Problem details:
In the records below, find the line containing "doc.recompute()" and the line containing "from mathutils import Matrix, Vector"; please repeat exactly the lines from one to the other, both included, and nothing more.

Exercise data:
-----
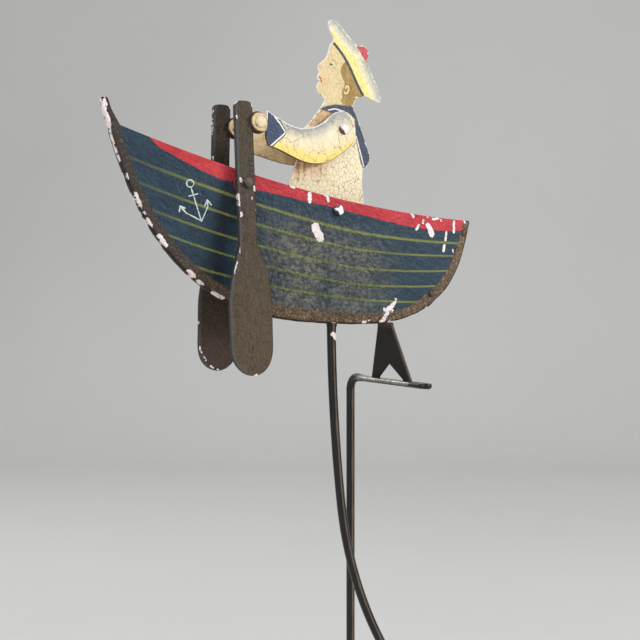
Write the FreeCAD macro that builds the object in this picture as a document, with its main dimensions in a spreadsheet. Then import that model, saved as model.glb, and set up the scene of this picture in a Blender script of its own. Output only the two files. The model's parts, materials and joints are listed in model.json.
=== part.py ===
"""Rowing sailor balance toy in painted sheet metal.

A flat cut-out sailor rows a boat that rocks on a perch.  X runs from the bow (minus) to the
stern, Y across the boat with port at minus, Z up.  The origin is the centre of the base's
underside, right below the rocking axis.  Shapes of the boat and its crew are drawn about
the rocking axis and lifted by pivot_height, so every height below is above that axis.
"""
import FreeCAD, Part
import Sketcher
import math
import os

DIMENSIONS = [
    ("pivot_height", 358, "rocking axis above the table"),
    # Stand
    ("base_radius", 80, "cast base"),
    ("base_thickness", 14, "cast base"),
    ("base_edge_round", 4, "rounding of the base's top edge"),
    ("pad_thickness", 2, "felt under the base"),
    ("pad_inset", 5, "felt edge inside the base's edge"),
    ("rod_diameter", 6.5, "upright rod"),
    ("rod_offset", 58, "upright from the boat's centre plane, to starboard"),
    ("bend_radius", 10, "bend from the upright into the perch arm"),
    ("perch_width", 11, "flattened arm, fore and aft"),
    ("perch_thickness", 4, "flattened arm, up and down"),
    ("perch_reach", 47.5, "arm's free end beyond the centre plane, to port"),
    ("perch_neck", 12, "length over which the round rod is flattened"),
    ("perch_drop", 0.5, "arm's top below the rocking axis"),
    ("groove_clearance", 0.4, "between a foot's edge and its groove"),
    ("collar_radius", 9, "collar on the base"),
    ("collar_height", 8, "collar on the base"),
    ("washer_radius", 9, "washer under the base"),
    ("washer_thickness", 1.5, "washer under the base"),
    ("nut_width", 11.1, "across flats, nuts on the rods"),
    ("nut_height", 5.5, "nuts on the rods"),
    ("recess_spare", 1, "recess under the base beyond the nut"),
    ("seat_gap", 0.05, "between pieces seated on each other"),
    ("running_gap", 0.08, "radial, rivet in a turning piece"),
    ("side_gap", 0.35, "between pieces that turn past each other"),
    # Hull
    ("hull_length", 294, "stem head to stern"),
    ("stern_x", 69.5, "stern aft of the rocking axis"),
    ("stern_top", 118.3, "sheer at the stern"),
    ("stem_top", 188, "head of the stem"),
    ("keel_bottom", 41, "lowest line of the keel"),
    ("sheer_rise", 54, "sheer at the bow above the stern"),
    ("sheer_run", 280.5, "fore and aft length of the sheer"),
    ("half_beam", 21.5, "centre plane to gunwale, outside"),
    ("widest_x", -45, "where the boat is widest"),
    ("section_bulge", 0.35, "roundness of the hull's sections"),
    ("hull_plate", 1.2, "side plates"),
    ("plate_setback", 0.8, "side plates' lower edge above the bar's"),
    ("bar_thickness", 4.5, "stem and keel bar, across"),
    ("bar_depth", 7, "stem and keel bar, in its own plane"),
    ("horn_depth", 4.4, "forged tip of the stem, in the bar's plane"),
    ("horn_round", 2.2, "rise of the horn's round tip"),
    # Foot
    ("foot_plate", 2, "A-shaped foot's plate"),
    ("foot_lean", 7.5, "degrees, top towards the bow"),
    ("foot_top_width", 16.5, "at the keel"),
    ("foot_span", 51.5, "over both points"),
    ("foot_point_width", 9, "each point's edge"),
    ("foot_notch", 11.7, "height of the notch between the points"),
    # Pendulum
    ("pendulum_diameter", 6.5, "rod under the keel"),
    ("pendulum_x", -51.7, "rod's root on the keel"),
    ("pendulum_start", 0.5, "degrees from plumb at the root"),
    ("upper_bend_radius", 1200, "rod's upper stretch"),
    ("upper_bend_length", 130, "rod's upper stretch"),
    ("lower_bend_radius", 280, "rod's lower stretch"),
    ("pendulum_end", 45, "straight end, up to the weight's centre"),
    ("swing_space", 45.9, "base's top to the weight's centre when it hangs below the axis"),
    # Linkage
    ("oar_pivot_x", -129.8, "rivet that an oar turns on"),
    ("oar_pivot_z", 137.7, "rivet that an oar turns on"),
    ("hand_x", -120, "rivet between hand and oar"),
    ("hand_z", 178.9, "rivet between hand and oar"),
    ("hip_x", -58, "axle that the sailor leans on"),
    ("hip_z", 121.4, "axle that the sailor leans on"),
    ("shoulder_x", -43.8, "rivet between sailor and arms"),
    ("shoulder_z", 181, "rivet between sailor and arms"),
    ("lean_ratio", 0.6885, "sailor's turn for each turn of the oars"),
    ("arm_ratio", -0.689, "arms' turn against the sailor for each turn of the oars"),
    ("hand_slack", 0.6, "radial play of the hand rivet in the oar"),
    # Rivets
    ("rivet_radius", 1.5, "shoulder, hand and leg weight rivets"),
    ("axle_radius", 2, "hip axle and oar rivets"),
    ("head_radius", 4, "rivet heads"),
    ("head_height", 2, "rivet heads"),
    ("tail_radius", 3.5, "closed ends of the rivets"),
    ("tail_height", 1.5, "closed ends of the rivets"),
    # Sailor and arms
    ("sailor_plate", 2, "sailor's sheet"),
    ("arm_plate", 2, "arms' sheet"),
    ("spacer_radius", 4.5, "tubes on the hip axle"),
    ("shoulder_washer_radius", 6, "between sailor and arm"),
    ("shoulder_washer", 1.4, "between sailor and arm"),
    ("palm_radius", 6.2, "round of the hand"),
    ("arm_shoulder_flat", 12, "arm flat from the shoulder to its first bend"),
    ("arm_hand_flat", 14, "arm flat from the hand to its second bend"),
    ("leg_weight_radius", 9, "slugs on the boots"),
    ("leg_weight_x", -60, "slugs forward of the hip"),
    ("leg_weight_z", -22, "slugs below the hip"),
    # Oars
    ("oar_crest", 3.4, "oar's thickness along its middle"),
    ("oar_crown_radius", 60, "roundness of an oar's outer face"),
    ("oar_splay", 3.6, "degrees, blades outwards"),
    ("oar_spacer", 1.8, "collar between hull and oar"),
    ("oar_spacer_radius", 7.5, "collar between hull and oar"),
    ("oar_handle_width", 13, "handle"),
    ("oar_handle_lean", 0.8, "handle's top forward of its foot"),
    ("oar_handle_shift", -0.3, "handle's foot aft of the pivot"),
    ("oar_blade_width", 32, "blade"),
    ("oar_blade_shift", 1.3, "blade's middle aft of the pivot"),
    ("oar_shoulder", 42, "start of the blade below the pivot"),
    ("oar_blade_end", 129.4, "blade's end below the pivot"),
    ("oar_top_port", 55, "handle's top above the pivot"),
    ("oar_top_starboard", 57, "handle's top above the pivot, a little longer"),
    ("oar_cap_round", 4, "rounding of the handle's top corners"),
    ("oar_ear_radius", 7.6, "ear that carries the hand rivet"),
]

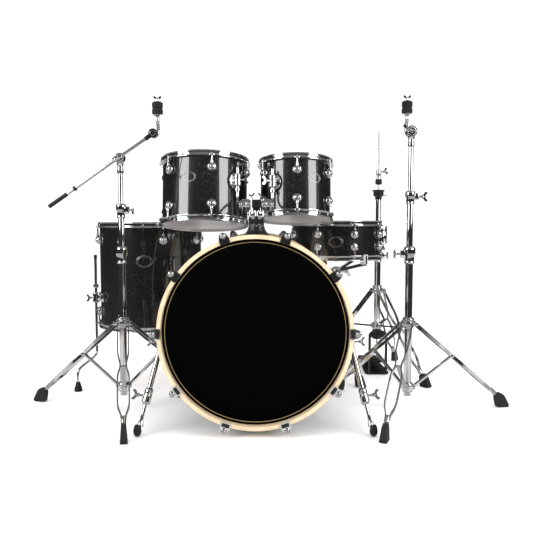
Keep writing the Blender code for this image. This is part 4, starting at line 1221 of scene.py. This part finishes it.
def studio():
    """World, floor, lights and camera."""
    scene = bpy.context.scene
    scene.view_settings.view_transform = "Standard"
    world = bpy.data.worlds.new("studio")
    scene.world = world
    world.use_nodes = True
    nodes, links = world.node_tree.nodes, world.node_tree.links
    backdrop = nodes["Background"]
    backdrop.inputs["Color"].default_value = (1, 1, 1, 1)
    backdrop.inputs["Strength"].default_value = 1.15
    around = nodes.new("ShaderNodeBackground")
    ramp = nodes.new("ShaderNodeValToRGB")
    stops = ramp.color_ramp.elements
    while len(stops) < len(REFLECTED_ROOM):
        stops.new(0.5)
    for stop, (height, level) in zip(stops, REFLECTED_ROOM):
        stop.position, stop.color = height, (level, level, level, 1)
    coords = nodes.new("ShaderNodeTexCoord")
    parts = nodes.new("ShaderNodeSeparateXYZ")
    height = nodes.new("ShaderNodeMapRange")
    height.inputs["From Min"].default_value = -1.0
    links.new(coords.outputs["Generated"], parts.inputs[0])
    links.new(parts.outputs["Z"], height.inputs["Value"])
    links.new(height.outputs["Result"], ramp.inputs["Fac"])
    links.new(ramp.outputs["Color"], around.inputs["Color"])
    seen = nodes.new("ShaderNodeLightPath")
    mix = nodes.new("ShaderNodeMixShader")
    links.new(seen.outputs["Is Glossy Ray"], mix.inputs["Fac"])
    links.new(backdrop.outputs[0], mix.inputs[1])
    links.new(around.outputs[0], mix.inputs[2])
    links.new(mix.outputs[0], nodes["World Output"].inputs["Surface"])

    floor_mesh = bpy.data.meshes.new("floor")
    slab = bmesh.new()
    bmesh.ops.create_grid(slab, x_segments=1, y_segments=1, size=40.0)
    slab.to_mesh(floor_mesh)
    slab.free()
    floor = bpy.data.objects.new("floor", floor_mesh)
    floor.location.z = -0.0005
    pale = Finish("pale_floor", grey(0.985), 0.75)
    pale.roughness_from(pale.noise(4.0), 0.7, 0.8)
    floor_mesh.materials.append(pale.material)
    scene.collection.objects.link(floor)
    floor.visible_glossy = False

    for name, x in (("left_softbox", -2.35), ("right_softbox", 2.35)):
        area_light(name, (x, -1.15, 1.65), (0, 0.3, 0.75), 1.35, 1.6, 40)
    top = area_light("top_softbox", (0, 0.3, 3.0), (0, 0.35, 0.4), 2.4, 2.0, 34)
    top.visible_glossy = False

    lens = bpy.data.cameras.new("camera")
    lens.sensor_width, lens.lens = 36.0, 42.46
    camera = bpy.data.objects.new("camera", lens)
    camera.location = KIT + CAMERA_AT
    camera.rotation_euler = (math.radians(90 - CAMERA_DOWN), 0, 0)
    scene.collection.objects.link(camera)
    scene.camera = camera


# ---------------------------------------------------------------- assembly
def main():
    studio()
    bass_drum()
    spurs()
    tom_mount()
    for side, sign in (("left", -1), ("right", 1)):
        dress_drum(f"{side}_tom")
        tom_arm(side, sign)
        tom_bracket(side)
    matrix, radius, _ = dress_drum("floor_tom")
    floor_tom_legs(matrix, radius)
    matrix, radius, half = dress_drum("snare")
    snare_fittings(matrix, radius)
    snare_stand(radius, matrix.translation.z - half - HOOP_TOP)
    hihat()
    right_stand()
    left_stand()


main()
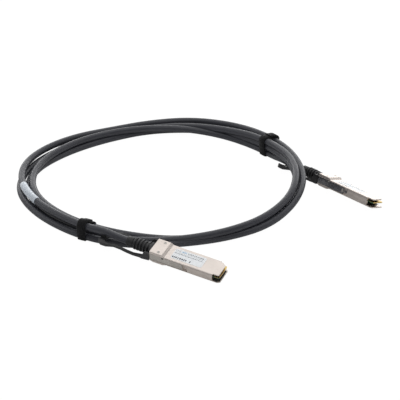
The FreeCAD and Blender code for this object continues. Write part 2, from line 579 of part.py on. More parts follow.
rs = D["sleevedia"] / 2 + 0.02
disc = Part.Face(Part.Wire(Part.makeCircle(rs, V(SL_R, 0, SL_Z), V(0, 1, 0))))
above = Part.Face(Part.makePolygon([V(SL_R - rs, 0, SL_Z), V(SL_R + rs, 0, SL_Z), V(SL_R + rs, 0, 30), V(SL_R - rs, 0, 30), V(SL_R - rs, 0, SL_Z)]))
core = Part.Face(Part.Wire(Part.makeCircle(D["cabledia"] / 2 - 0.01, V(SL_R, 0, SL_Z), V(0, 1, 0))))
tool = turned_face(disc).fuse(turned_face(above)).cut(turned_face(core))
coil = coil.cut(tool)
# room for the near pull tab's tail over its whole travel
room = Part.makeBox(23.5, 19.8, 40.0, V(-59.0, -9.9, -7.5))
room.Placement = NEAR
coil = coil.cut(room)
if coil.ShapeType != "Solid" and len(coil.Solids) == 1:
    coil = coil.Solids[0]
f = doc.addObject("Part::Feature", "cable_coil")
f.Shape = coil
keep(f, "cable_coil")

# ---------------------------------------------------------- the two cable leads


def lead(points, name):
    pts = [V(*p) if not isinstance(p, FreeCAD.Vector) else p for p in points]
    runs = [pts[i + 1].sub(pts[i]).Length for i in range(len(pts) - 1)]
    edges, cur = [], pts[0]
    for i in range(1, len(pts) - 1):
        a = pts[i - 1].sub(pts[i]).normalize()
        b = pts[i + 1].sub(pts[i]).normalize()
        turn = math.pi - a.getAngle(b)
        radius = 0.45 * min(runs[i - 1], runs[i]) / math.tan(turn / 2)
        cutback = radius * math.tan(turn / 2)
        t0 = pts[i].add(V(a).multiply(cutback))
        t1 = pts[i].add(V(b).multiply(cutback))
        bis = a.add(b).normalize()
        cen = pts[i].add(V(bis).multiply(radius / math.cos(turn / 2)))
        midp = cen.sub(V(bis).multiply(radius))
        edges.append(Part.LineSegment(cur, t0).toShape())
        edges.append(Part.Arc(t0, midp, t1).toShape())
        print(name, "turn %.1f radius %.1f" % (math.degrees(turn), radius))
        cur = t1
    edges.append(Part.LineSegment(cur, pts[-1]).toShape())
    wire = Part.Wire(edges)
    ring = Part.Wire(Part.makeCircle(D["cabledia"] / 2, pts[0], pts[1].sub(pts[0])))
    tube = wire.makePipeShell([ring], True, True)
    area = math.pi * (D["cabledia"] / 2) ** 2
    print(name, "length %.1f volume ratio %.4f runs %s" % (wire.Length, tube.Volume / (area * wire.Length), [round(r, 1) for r in runs]))
    g = doc.addObject("Part::Feature", name)
    g.Shape = tube
    keep(g, name)


def at(place, x, y=0.0, z=0.0):
    return place.multVec(V(x, y, z))


lead([at(NEAR, -1.5), at(NEAR, -28.0), V(-52.3, -122.3, 16.6).sub(ORG), V(-64.4, -112.5, 14.6).sub(ORG)], "cable_near_lead")
lead([at(FAR, -1.5), at(FAR, -28.0), at(FAR, -58.0, 0.8, 0.3), V(108.8, 53.9, 5.5).sub(ORG)], "cable_far_lead")

# --------------------------------------------------------------------- ties
for name, ang in (("tie_front", 240.6), ("tie_back", 33.4)):
    c = new_body(name, coil_frame(ang))
    s = new_sketch(c, "YZ_Plane", name + "_sk", -D["tiewide"] / 2)
    ow, oh = D["coilwide"] / 2 + 0.15, D["coilhigh"] / 2 + 0.15
    t = D["tiethick"]
    rounded_rect(s, -ow - t, ow + t, -oh - t, oh + t, D["coilround"] + t)
    p = pad(c, s, name + "_pad", E("tiewide"))
    s = new_sketch(c, "YZ_Plane", name + "_in", -D["tiewide"] / 2 - 1)
    rounded_rect(s, -ow, ow, -oh, oh, D["coilround"])
    pocket(c, s, name + "_in_cut", 20.0, rev=True)
    # loose end of the strap lying over the loop's top
    s = rect(c, "XY_Plane", name + "_flap", E("tiewide", -0.46), E("tiewide", 0.46), -ow + 1.5, ow - 3.0, offset=oh + t - 0.05)
    pad(c, s, name + "_flap_pad", 1.1)
    keep(c, name)

doc.recompute()

os.makedirs("parts", exist_ok=True)
bad = []
for o in doc.Objects:
    if "Invalid" in o.State or "Error" in o.State:
        bad.append(o.Name)
if bad:
    raise RuntimeError("bad objects: " + ", ".join(bad))
for name, obj in out:
    sh = obj.Shape
    if sh.isNull() or not sh.isValid():
        raise RuntimeError("bad shape " + name)
    print(name, len(sh.Solids), round(sh.Volume, 2), sh.BoundBox)
    sh.exportStep("parts/%s.step" % name)
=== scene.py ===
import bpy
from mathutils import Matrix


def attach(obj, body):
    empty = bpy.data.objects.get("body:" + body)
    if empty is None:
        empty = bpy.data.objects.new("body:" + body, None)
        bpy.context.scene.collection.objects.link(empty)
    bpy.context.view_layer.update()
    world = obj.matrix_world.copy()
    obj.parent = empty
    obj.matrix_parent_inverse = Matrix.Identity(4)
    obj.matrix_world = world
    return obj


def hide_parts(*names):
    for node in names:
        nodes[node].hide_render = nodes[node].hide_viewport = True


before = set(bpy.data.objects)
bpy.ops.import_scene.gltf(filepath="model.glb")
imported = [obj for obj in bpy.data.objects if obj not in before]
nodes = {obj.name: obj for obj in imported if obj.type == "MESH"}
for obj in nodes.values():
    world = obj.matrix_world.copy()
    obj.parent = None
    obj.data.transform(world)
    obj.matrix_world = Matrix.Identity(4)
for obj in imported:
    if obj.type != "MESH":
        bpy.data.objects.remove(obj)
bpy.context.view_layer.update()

import math
import random
import bpy
import bmesh
from mathutils import Matrix, Vector

random.seed(7)

# ------------------------------------------------------------------ camera
cam_data = bpy.data.cameras.new("camera")
cam = bpy.data.objects.new("camera", cam_data)
bpy.context.scene.collection.objects.link(cam)
cam.location = (-0.040921, -1.106669, 0.61031)
cam.rotation_euler = (math.radians(62.0), 0.0, 0.0)
cam_data.lens = 121.96
cam_data.sensor_width = 36.0
cam_data.clip_start, cam_data.clip_end = 0.01, 50.0
bpy.context.scene.camera = cam
scene = bpy.context.scene
scene.render.resolution_x = 400
scene.render.resolution_y = 400
scene.render.resolution_percentage = 100

# ------------------------------------------------------------------ the cord
# route points from the near boot, three loose turns and a half, to the far boot
ROUTE = [
    (-0.0925, -0.0687, 0.0130),
    (-0.1022, -0.0637, 0.0140),
    (-0.1129, -0.0583, 0.0152),
    (-0.1273, -0.0482, 0.0165),
    (-0.1439, -0.0378, 0.0146),
    (-0.1752, -0.0091, 0.0131),
    (-0.1994, 0.0223, 0.0121),
    (-0.2144, 0.0585, 0.0114),
    (-0.2156, 0.0980, 0.0107),
    (-0.1991, 0.1343, 0.0100),
    (-0.1699, 0.1617, 0.0100),
    (-0.1346, 0.1802, 0.0090),
    (-0.0964, 0.1971, 0.0090),
    (-0.0525, 0.2049, 0.0094),
    (-0.0112, 0.1890, 0.0120),
    (0.0204, 0.1609, 0.0153),
    (0.0439, 0.1290, 0.0158),
    (0.0565, 0.0928, 0.0157),
    (0.0596, 0.0540, 0.0149),
    (0.0485, 0.0149, 0.0107),
    (0.0225, -0.0185, 0.0053),
    (-0.0161, -0.0380, 0.0034),
    (-0.0580, -0.0491, 0.0034),
    (-0.1022, -0.0521, 0.0034),
    (-0.1444, -0.0389, 0.0041),
    (-0.1774, -0.0115, 0.0035),
    (-0.2027, 0.0205, 0.0034),
    (-0.2174, 0.0580, 0.0034),
    (-0.2138, 0.0976, 0.0034),
    (-0.1956, 0.1322, 0.0034),
    (-0.1684, 0.1598, 0.0034),
    (-0.1352, 0.1818, 0.0034),
    (-0.0960, 0.1941, 0.0055),
    (-0.0546, 0.1915, 0.0089),
    (-0.0171, 0.1766, 0.0119),
    (0.0133, 0.1532, 0.0159),
    (0.0346, 0.1240, 0.0188),
    (0.0485, 0.0915, 0.0215),
    (0.0528, 0.0553, 0.0213),
    (0.0448, 0.0171, 0.0170),
    (0.0195, -0.0151, 0.0114),
    (-0.0160, -0.0383, 0.0098),
    (-0.0582, -0.0479, 0.0068),
    (-0.1010, -0.0447, 0.0035),
    (-0.1398, -0.0291, 0.0034),
    (-0.1723, -0.0060, 0.0034),
    (-0.1960, 0.0242, 0.0034),
    (-0.2094, 0.0592, 0.0036),
    (-0.2055, 0.0960, 0.0037),
    (-0.1867, 0.1270, 0.0034),
    (-0.1615, 0.1520, 0.0035),
    (-0.1313, 0.1729, 0.0035),
    (-0.0954, 0.1898, 0.0036),
    (-0.0544, 0.1930, 0.0040),
    (-0.0155, 0.1799, 0.0067),
    (0.0140, 0.1540, 0.0101),
    (0.0349, 0.1241, 0.0127),
    (0.0483, 0.0915, 0.0154),
    (0.0538, 0.0551, 0.0144),
    (0.0429, 0.0182, 0.0090),
    (0.0160, -0.0110, 0.0045),
    (-0.0198, -0.0296, 0.0034),
    (-0.0588, -0.0427, 0.0034),
    (-0.0999, -0.0375, 0.0043),
    (-0.1394, -0.0283, 0.0086),
    (-0.1715, -0.0052, 0.0101),
    (-0.1941, 0.0252, 0.0101),
    (-0.2048, 0.0600, 0.0100),
    (-0.2018, 0.0952, 0.0100),
    (-0.1871, 0.1272, 0.0100),
    (-0.1630, 0.1537, 0.0100),
    (-0.1318, 0.1739, 0.0097),
    (-0.0948, 0.1849, 0.0095),
    (-0.0557, 0.1843, 0.0087),
    (-0.0172, 0.1763, 0.0050),
    (0.0141, 0.1542, 0.0036),
    (0.0337, 0.1280, 0.0044),
    (0.0392, 0.1134, 0.0090),
    (0.0471, 0.1044, 0.0091),
    (0.0579, 0.0925, 0.0088),
    (0.0710, 0.0788, 0.0085),
]
CORD_R = 0.00335
curve = bpy.data.curves.new("cable_route", "CURVE")
curve.dimensions = "3D"
spline = curve.splines.new("NURBS")
spline.points.add(len(ROUTE) - 1)
for p, q in zip(spline.points, ROUTE):
    p.co = (q[0], q[1], q[2], 1.0)
spline.order_u = 3
spline.use_endpoint_u = True
spline.resolution_u = 12
route = bpy.data.objects.new("cable_route", curve)
scene.collection.objects.link(route)
bpy.context.view_layer.update()
line_mesh = bpy.data.meshes.new_from_object(route)
LINE = [v.co.copy() for v in line_mesh.vertices]
bpy.data.objects.remove(route)
bpy.data.meshes.remove(line_mesh)
bpy.data.curves.remove(curve)
WAY = []
for k in range(len(LINE)):
    WAY.append((LINE[min(k + 1, len(LINE) - 1)] - LINE[max(k - 1, 0)]).normalized())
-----
Task answer:
doc.recompute()

os.makedirs("parts", exist_ok=True)
bad = []
for o in doc.Objects:
    if "Invalid" in o.State or "Error" in o.State:
        bad.append(o.Name)
if bad:
    raise RuntimeError("bad objects: " + ", ".join(bad))
for name, obj in out:
    sh = obj.Shape
    if sh.isNull() or not sh.isValid():
        raise RuntimeError("bad shape " + name)
    print(name, len(sh.Solids), round(sh.Volume, 2), sh.BoundBox)
    sh.exportStep("parts/%s.step" % name)
=== scene.py ===
import bpy
from mathutils import Matrix


def attach(obj, body):
    empty = bpy.data.objects.get("body:" + body)
    if empty is None:
        empty = bpy.data.objects.new("body:" + body, None)
        bpy.context.scene.collection.objects.link(empty)
    bpy.context.view_layer.update()
    world = obj.matrix_world.copy()
    obj.parent = empty
    obj.matrix_parent_inverse = Matrix.Identity(4)
    obj.matrix_world = world
    return obj


def hide_parts(*names):
    for node in names:
        nodes[node].hide_render = nodes[node].hide_viewport = True


before = set(bpy.data.objects)
bpy.ops.import_scene.gltf(filepath="model.glb")
imported = [obj for obj in bpy.data.objects if obj not in before]
nodes = {obj.name: obj for obj in imported if obj.type == "MESH"}
for obj in nodes.values():
    world = obj.matrix_world.copy()
    obj.parent = None
    obj.data.transform(world)
    obj.matrix_world = Matrix.Identity(4)
for obj in imported:
    if obj.type != "MESH":
        bpy.data.objects.remove(obj)
bpy.context.view_layer.update()

import math
import random
import bpy
import bmesh
from mathutils import Matrix, Vector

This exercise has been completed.